A Privat-affiliated company and minority shareholder in Dniproenergo (owning 257 shares, or 0.00655%) launched the lawsuit against the restructuring plan, culminating in the latest Supreme Court ruling.
While the state now regains legal authority of around 76% in Dniproenergo–with Tymoshenko hoping to sell 60%+1, according to her privatization plan–the electricity company once again finds itself in financial problems as a result. This is underscored by the subheading of Kommersant’s article on the ruling, which reads “Dneproenergo is once again bankrupt.”
DTEK apparently remains the holder of Dniproenergo’s debt, giving it potential influence while the company is in a state of bankruptcy. This will likely complicate efforts by EKU and the government (and possibly Privat) to install new management for Dniproenergo and continue on the privatization plan.
DTEK criticized the ruling and promised to turn to European courts and appeal the decision (my translation):
“Unfortunately, the court in this case did not rule solely by the letter of the law, but acted in the interests of the Privat Group, which has organized a mass raiders attack on Dneproenergo…
The raiders, acting with one goal and attracting to their side some government officials from EKU and the Ministry of Fuel and Energy, attempted one thing — to return Dneproenergo into bankruptcy and under the guise of protecting the interests of the government, insert into the genco’s [electricity generating company] ranks of leadership managers loyal to the Privat Group…
We expect that today’s decision by the Supreme Court will be disputed in European courts, which are not subject to pressure and influence and are hopefully protected from the lobbying of financial-industrial groups.”
Indeed, the details of the Supreme Court’s decision, as relayed to Kommersant by a court source, raise suspicion of undue outside influence.
On Monday, Deputy Minister of Justice Evegeny Korniychuk met with each Supreme Court Justice separately for a closed-door meeting to discuss the Dniproenergo decision. Korniychuk had stated in late March that the Supreme Court “must make a decision” [“обязательно примет решение”] on the cancellation of the share issue. (The Kommersant article seems to imply that he was urging for a decision that would rule the restructuring illegal, but this is a bit up to interpretation.)
Kommersant also notes that the court seemingly came into the case with a preordained decision (my translation):
Curiously, the hearing on Dneproenergo yesterday lasted not more than 40 minutes. “The judges listened to the arguments of both sides, deliberated for about 15 minutes and then came out with their already-prepared decision laid out in a few pages,” said Dneproenergo board member Dmitry Tevelev (who was present at the court session). According to Andrei Astapov, a partner at the law firm Astapov Lawyers, such a quick announcement of a decision is only possible when the result is known in advance.
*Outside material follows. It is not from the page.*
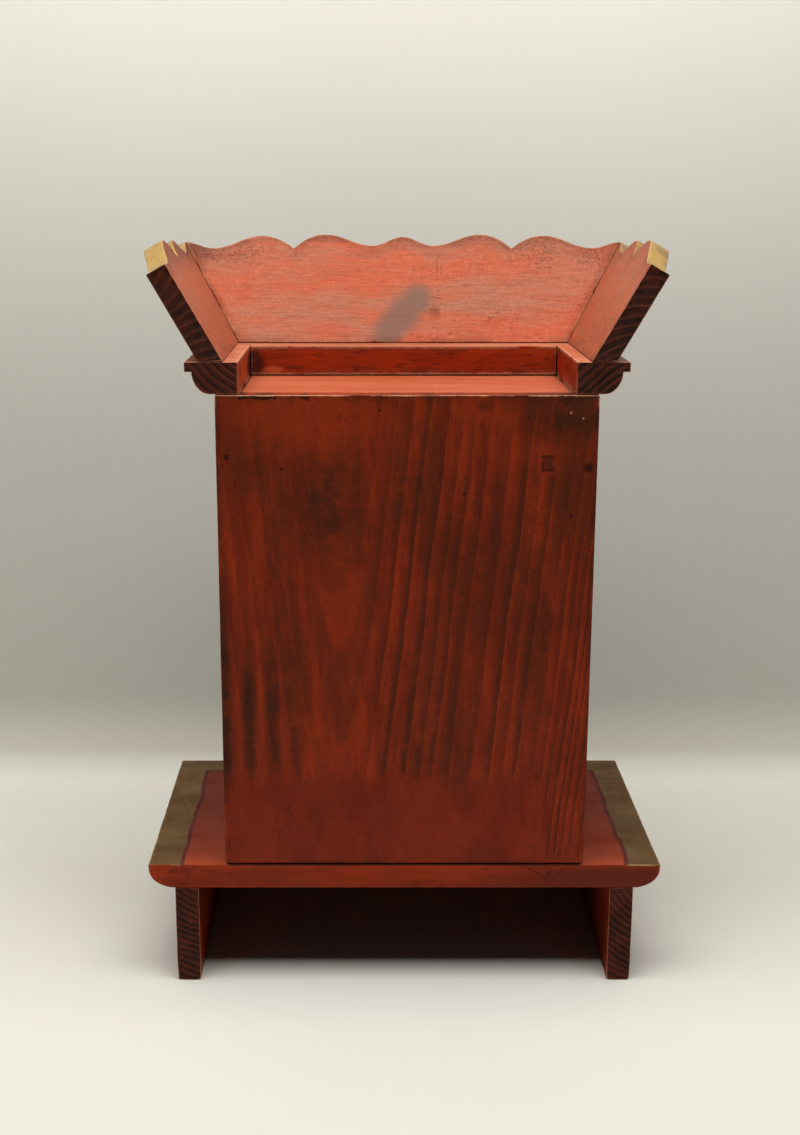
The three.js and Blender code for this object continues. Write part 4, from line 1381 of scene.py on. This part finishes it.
class CABINET_OT_cornice(bpy.types.Operator):
    """Build the three moulded cornice rails, swept along their paths and mitred at the front"""

    bl_idname = "cabinet.cornice"
    bl_label = "Cornice"

    def execute(self, context):
        sizes = context.scene.cabinet_sizes
        side_low, side_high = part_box("cornice_right")
        front_low, front_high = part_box("cornice_front")
        inner, outer = side_low.x, side_high.x
        reach = outer - inner
        foot_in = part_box("back_panel")[1].x
        corner_depth = BACK - side_low.y
        section = self.section(sizes, reach, foot_in - inner, side_high.z - side_low.z)
        for side, sign, seed in (("left", -1, 15), ("right", 1, 16)):
            length_inner = corner_depth - reach
            points, quads, arris = self.sweep(context, section, length_inner, 0.0, 0.0, 1.0)
            placed = np.stack(
                [sign * (inner + points[:, 0]), BACK - points[:, 1], side_low.z + points[:, 2]], 1
            )
            heart = (90, -70) if sign < 0 else (-40, 80)
            self.hand_over(
                context, f"cornice_{side}", placed, points, quads, arris, heart, seed, rings=(5.2, 5)
            )
        deep = front_high.y - front_low.y
        gap = 0.3 * MM
        front_section = self.section(sizes, deep, foot_in - inner + (deep - reach), side_high.z - side_low.z)
        span = 2 * (inner - gap)
        points, quads, arris = self.sweep(context, front_section, span, deep - reach, 1.0, 1.0)
        placed = np.stack(
            [points[:, 1] - span / 2, front_high.y - points[:, 0], side_low.z + points[:, 2]], 1
        )
        self.hand_over(context, "cornice_front", placed, points, quads, arris, (60, -60), 17, rings=(6, 5))
        return {"FINISHED"}

    def hand_over(self, context, node, placed, points, quads, arris, heart, seed, rings):
        grain = log_place(points, 1, heart, seed)
        outer = points[:, 0].max()
        on_fillet = (points[:, 0] > outer - 1.5 * MM) & (arris > 0.4 * MM)
        lip = np.where(on_fillet, 0.0, UNGILDED)
        set_board(context, node, placed, quads, arris, grain, lip, "red_paint", "cornice", seed, rings=rings)

    def section(self, sizes, reach, foot, height):
        """The moulding's outline, in metres from its inner foot, and each point's distance from an edge."""
        step = reach - sizes.rail_step
        fillet = height - sizes.rail_fillet
        start = foot + sizes.rail_ledge
        ovolo = bezier(
            [(start, 0.0), (start + sizes.rail_belly, 0.0), (step, fillet / 2), (step, fillet)], 40
        )
        corners = [(0.0, 0.0), *map(tuple, ovolo), (reach, fillet), (reach, height), (0.0, height)]
        rounded, arris = self.soften(np.array(corners), {0, 41, 42, 43}, sizes.arris)
        return rounded, arris

    def soften(self, corners, sharp, radius):
        """Rounds the sharp corners of a closed outline and spaces its points about a millimetre apart."""
        points, marks = [], []
        count = len(corners)
        for k, corner in enumerate(corners):
            before, after = corners[k - 1], corners[(k + 1) % count]
            if k in sharp:
                a = corner + (before - corner) / np.linalg.norm(before - corner) * radius
                b = corner + (after - corner) / np.linalg.norm(after - corner) * radius
                for share in np.linspace(0, 1, 7):
                    points.append(a * (1 - share) ** 2 + 2 * corner * share * (1 - share) + b * share**2)
                    marks.append(0.0)
            else:
                points.append(corner)
                marks.append(1.0)
        dense, arris = [], []
        corner_points = np.array([p for p, m in zip(points, marks) if m == 0.0])
        for k, start in enumerate(points):
            stop = points[(k + 1) % len(points)]
            run = np.linalg.norm(stop - start)
            parts = max(1, int(round(run / MM)))
            for share in np.arange(parts) / parts:
                dense.append(start + (stop - start) * share)
        dense = np.array(dense)
        arris = np.min(np.linalg.norm(dense[:, None] - corner_points[None], axis=2), axis=1)
        return dense, arris

    def sweep(self, context, section, length_of, square, near, far):
        outline, section_arris = section
        size = context.scene.cabinet_sizes
        # the whole outline can be seen from a point behind the fillet, so rings that shrink to it never cross
        centre = np.array([0.45 * outline[:, 0].max(), outline[:, 1].max() - 0.6 * size.rail_fillet])
        radius = size.arris
        half = outline[:, 1].max() / 2
        # the section shrinks over the rounded arris of each end, then fills the end ring by ring
        turn = np.linspace(0, math.pi / 2, 4)
        cap_full = np.linspace(1 - radius / half, 0.03, 16)
        cap_y = np.linspace(0.012 * MM, 0, 16)
        arc_full = 1 - radius / half * (1 - np.sin(turn))
        arc_y = radius * (1 - np.cos(turn)) + 0.012 * MM
        near_full = np.concatenate([cap_full[::-1], arc_full[1:]])
        near_y = np.concatenate([cap_y[::-1], arc_y[1:]])
        middle = np.linspace(
            near_y[-1], length_of - near_y[-1], int(round(length_of / size.mesh_step)) + 1
        )[1:-1]
        along = np.concatenate([near_y, middle, length_of - near_y[::-1]])
        fullness = np.concatenate([near_full, np.ones(len(middle)), near_full[::-1]])
        path = bpy.data.meshes.new("rail path")
        rows = [(centre[0], y, centre[1]) for y in along]
        path.from_pydata(rows, [(k, k + 1) for k in range(len(rows) - 1)], [])
        path.attributes.new("fullness", "FLOAT", "POINT").data.foreach_set(
            "value", fullness.astype(np.float32)
        )
        ring = bpy.data.meshes.new("rail section")
        count = len(outline)
        ring.from_pydata(
            [(p[0] - centre[0], centre[1] - p[1], 0.0) for p in outline],
            [(k, (k + 1) % count) for k in range(count)],
            [],
        )
        ring.attributes.new("section_arris", "FLOAT", "POINT").data.foreach_set(
            "value", section_arris.astype(np.float32)
        )
        ring_obj = bpy.data.objects.new("rail section", ring)
        rail = bpy.data.objects.new("rail", path)
        for obj in (ring_obj, rail):
            context.scene.collection.objects.link(obj)
        values = {
            "Section": ring_obj,
            "Rail length": length_of,
            "Square part": square,
            "Near mitre": near,
            "Far mitre": far,
            "Material": paint_named(context, "cornice"),
        }
        mesh = run_tree(rail, tree_named("Swept rail", swept_rail_tree), values)
        points = np.array([v.co for v in mesh.vertices])
        work = bmesh.new()
        work.from_mesh(mesh)
        bmesh.ops.triangulate(work, faces=[f for f in work.faces if len(f.verts) > 4])
        work.to_mesh(mesh)
        work.free()
        faces = [tuple(p.vertices) for p in mesh.polygons]
        full = np.zeros(len(points), np.float32)
        mesh.attributes["fullness"].data.foreach_get("value", full)
        marks = np.zeros(len(points), np.float32)
        mesh.attributes["section_arris"].data.foreach_get("value", marks)
        reach = np.maximum(points[:, 0] - square, 0)
        share = points[:, 1] / length_of
        start, stop = -near * reach, length_of + far * reach
        to_end = np.minimum(points[:, 1] - start, stop - points[:, 1])
        arris = np.where(full < 0.999, (1 - full) * half, np.minimum(marks, np.abs(to_end)))
        for obj in (ring_obj, rail):
            bpy.data.objects.remove(obj)
        for data in (path, ring, mesh):
            bpy.data.meshes.remove(data)
        return points, faces, arris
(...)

If such machinations are true, this emphasizes the paucity of rule of law within Ukraine even at the highest levels, despite being the focus of many international aid efforts. It also casts doubt on the decision, regardless of whether or not it was legally sound. Abnormalities in the manner in which the ruling was reached obviously reflect poorly on that eventual decision.
Last fall’s original restructuring plan drew criticism because the government, under then-PM Viktor Yanukovich from the Party of Regions (Rinat Akhmetov is a fellow Regions parliamentary deputy), essentially signed off on a deal organized solely in back rooms.
Tymoshenko has pushed for the cancellation of the deal and sees a privatization tender as a way to let potential investors compete and draw in more funds. “We decided to begin a clean privatization of thermal [i.e. coal and gas] electricity generators. This step should interest serious investors,” she said of her electricity sector privatization plan.
And while Dniproenergo’s shares surged 6% yesterday on news of the decision, there is speculation that this rise was essentially engineered by Privat in an attempt to show that investors agreed with the Court’s ruling. Since February, Dniproenergo’s capitalization has dropped by about $250 million.
Despite an ostensibly admiral goal of Tymoshenko, the methods being taken and the tactics being resorted to–by all sides (the parliament’s Committee of Justice, led by a Party of Regions deputy, was lobbying just as hard for DTEK)–paint the entire Dniproenergo issue in a rather poor light.
Update (4/10/08): “I respect the court’s decision,” says Akhmetov. “We have two roads: we can challenge it, or if the supplementary stock sale is illegal, then we have payed more than UAH 1 billion ($200 million) and the government should return that. Soon we will publicly say, which way we will choose.” (4/12/08 — Taras at Ukrainiana has video of Akhemtov’s quote uploaded. Thanks.)
Update (4/12/08): President Yushchenko has stepped into the fray, signing a decree on Friday that suspends Tymoshenko’s privatization plans for Dniproenergo and three other gencos. He (via his secretariat) has been critical of the government’s privatization docket, particularly the electricity companies. Yushchenko has implied that Tymoshenko is planning to use the sales in order to reward her political backers.
The two politicians have feuded over the fate of the head of the state property fund committee, the key organ in privatization procedures. Yushchenko has also used anti-trust reasoning in past attempts to suspend the sale of other assets, like the Odessa chemical plant.
As quoted by the Reuters article on the story, this decree attempts to find constitutional justification for the presidential-ordered suspension:
“The decisions and orders of the cabinet do not comply with the first part of Article 17 of the Constitution of Ukraine, according to which ensuring economic security is one of the most important functions of the government.”
Tymoshenko is relying on a full slate of privatizations this year in order to pad the government’s budget and fund her populist program of returning lost Soviet-era savings. Less controversial sales may yet continue, as progress is being made on the plan to privatize nearly 70% of Ukrtelekom. The starting price was recently set at $2.4 billion.
Any major privatization would likely be seen as a win for Tymoshenko, and she may be better off pushing for whatever she can get at this point.